The election of Donald Trump in November of 2016, and the anti-Islamic rhetoric that he brought with him from the early days of his campaigning through to the Oval Office, served as a catalyst for the push to have Harvard’s first full-time Muslim chaplain. Harvard announced that it was searching for the new Chaplain shortly after Trump issued his executive order that barred citizens of 7 Muslim-majority countries from travelling to the U.S.
In January 2017, Dr Drew Faust, Harvard’s first female president, sent an email to affiliates outlining that the hiring of a new Muslim Chaplain was a response to “the special concerns of the Muslims among us at this moment in our national life…(providing) more tangible ways to support (Muslims’) distinctive needs”. In this move is a recognition that Muslims will be facing particularly challenging times in these coming years, the beginning of which is already here. The search was carried out by a committee comprised of students, faculty and staff.
Six months on from the initiation of the search, Harvard announced that the new Chaplain post would be filled by an Atlantan Sheikh, Khalil Abdur-Rashid. Abdur-Rashid has a background in Imamship and has also spent time as a social worker, earning his Bachelor’s in Social Work from Georgia State University. He has two Masters Degrees in Islamic Law, as well as a third Masters in Middle East Studies. He also holds multiple Ijaazas in various aspects of Islamic Theology, qualifying him as a Sheikh, and has taught on Islam and Islamic law at universities such as NYU, Columbia, Georgia State, Harvard and Princeton. He is currently completing a Doctoral Degree in identity formation amongst American Muslims, and has also served as an advisor to the NYPD Police Commissioner. His father, the late Charles Khalil Burris, was the first African American Mayor of Stone Mountain (Atlanta), and was a student of the late Dr. Martin Luther King Jr.

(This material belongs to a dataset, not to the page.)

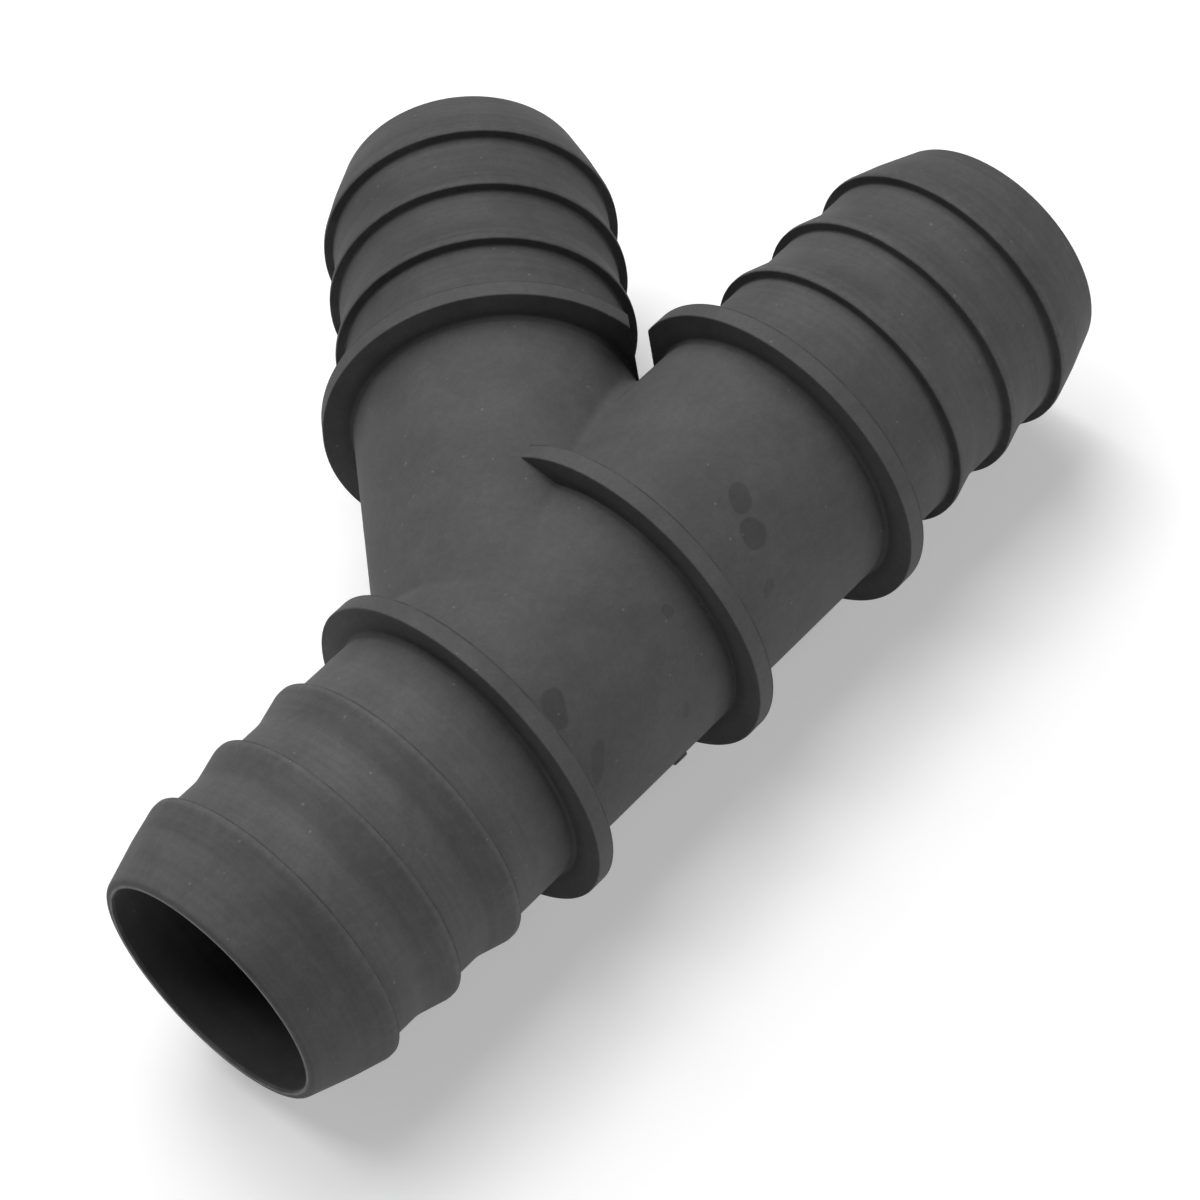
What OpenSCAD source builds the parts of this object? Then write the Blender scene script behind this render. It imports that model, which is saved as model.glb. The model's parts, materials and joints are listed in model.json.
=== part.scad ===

Harvard’s Muslim students have wholeheartedly welcomed the appointment, and look forward to availing of their new full-time Chaplain. Speaking to The Crimson on his appointment, Abdur-Rashid said, “These are challenging times that require us to commit ourselves to public service and mutual support…to cultivate a deeper understanding of who we are and where we are ultimately going, and to being the best of who we are while remembering the divine in each other, thereby taking us one step closer to turning hate into hope.”